23 Older appeal cases for examination
ORAL – OldeR, AppeaL.

11 comments on “Sunday Times 5152 by Robert Price – by the book”

  1. Once again, a great puzzle from Myrtilus.I especially liked AUSTEN, SKILLS, MINSK, & INTERN.

  2. Knowing very little of Hamlet—or any other of his works come to that—I guessed DRAMA QUEEN from the literal clueing having never heard of Gertrude, but now I know I think it’s very clever. I entered DEMONS from the literal and only saw the hidden afterwards. AUSTEN was very well disguised between three words. Took me an age to see how MINSK worked with the devious ‘fur coats’ misleading me into thinking there was no insertion character for the ‘s’, before separating ‘fur’ and ‘coats’ and seeing the light. Quite a mix of anagrams, hiddens and DIY material but a fun crossword. COD to GRAHAME.
    Thanks K.

  3. 40 minutes. Saw MINSK immediately but lost time seeing how the wordplay worked because I was distracted by ‘fur coats’. Lift and separate!

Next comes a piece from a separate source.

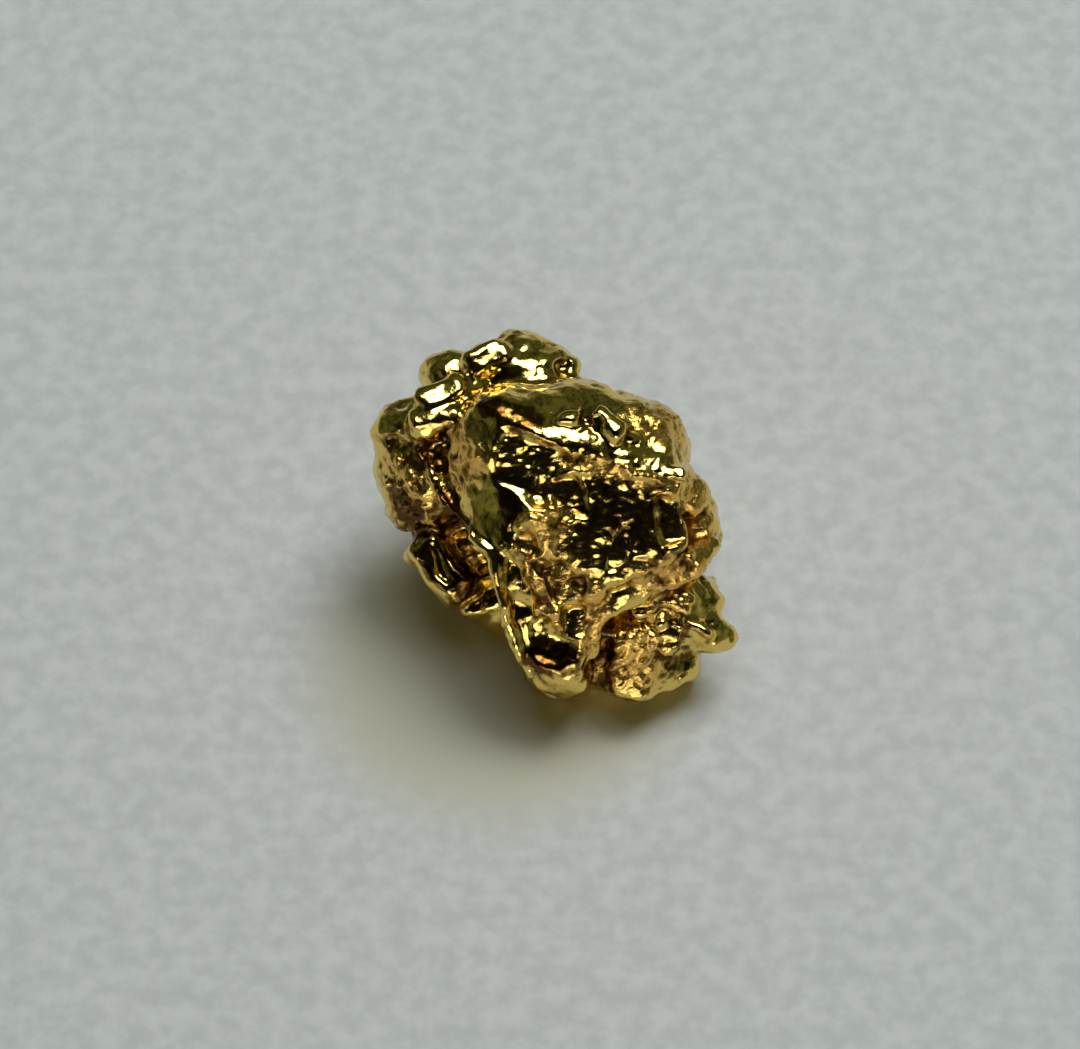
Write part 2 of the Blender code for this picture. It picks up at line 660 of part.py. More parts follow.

    1. ‘Fur coats’–indeed, the whole surface–is why I listed MINSK above.

  4. I’m a slow solver so don’t record my time, but I got all the clues and thoroughly enjoyed this puzzle. Rather liked 12a as I do a bit of recreational oxyacetylene welding. Acetylene is indeed full of energy being one of the most calorific gasses commonly encountered and it burns cleanly. Almost an &lit. as well as a regular clue. Very neat.

  5. Thank you K and Robert. Like Richard I am a slow solver, usually chewing the cud for a day over a full cryptic, rarely with immediate insight and only once taking under an hour. I parsed everything except DRAMA QUEEN, knowing the answer from the first part of the clue but not calling on the distant memory of Gertrude being Hamlet’s mum. I even took the the surface of little Gertrude and checked the height of Gertrude Lawrence and Gertrude Stein, ho ho. You do find out some interesting stuff when you go down these rabbit holes.

  6. Talk about ‘misleading’ definitions! 2d was my last in, and I kicked myself when the penny dropped. Brilliant clue, along with so many others, though SITWELL was bifd from crossers – I would never have got there otherwise. AUSTEN, my POI, was also terrific. I finally arrived at the answer when I gave up trying to make sense of it and just did what the clue told me to! I never even saw the indications top and bottom that Keriothe mentions, and I’m afraid I failed to make the Gertrude connection in DRAMA QUEEN, despite having seen Hamlet more than once.

  7. Hamlet being my very favourite play rendered 1d a doddle, but I came to it late, and only after I’d twigged that DEMONS was a hidden. It was 7d that “did for me’, as the cluing was very un-straight! I sort-of cheated for the title of the Poirot novel, as there are so many of them, but getting those crossers surely helped with a lot of the remaining clues. ACETYLENE straight in, followed by NEEDY and TRADE SECRETS; too many really good clues to pick out CODs. My type of puzzle, with a very literary bent.

  8. Thanks Robert and keriothe
    Slipped a week with this one, taking a couple of sessions and an hour and a quarter to complete it. Lots of entertaining clues, especially liking the two longer across ones – unravelling the anagram of the unknown Agatha Christie novel and the clever make up of the ‘spy’.
    Tripped myself up for a short time by hastily writing LITERATE in at 26a, delaying RECORD HOLDER from going in.
    Finished in the SW corner with SITWELL, OCTAMETER (a new term) and INTERN the last one in.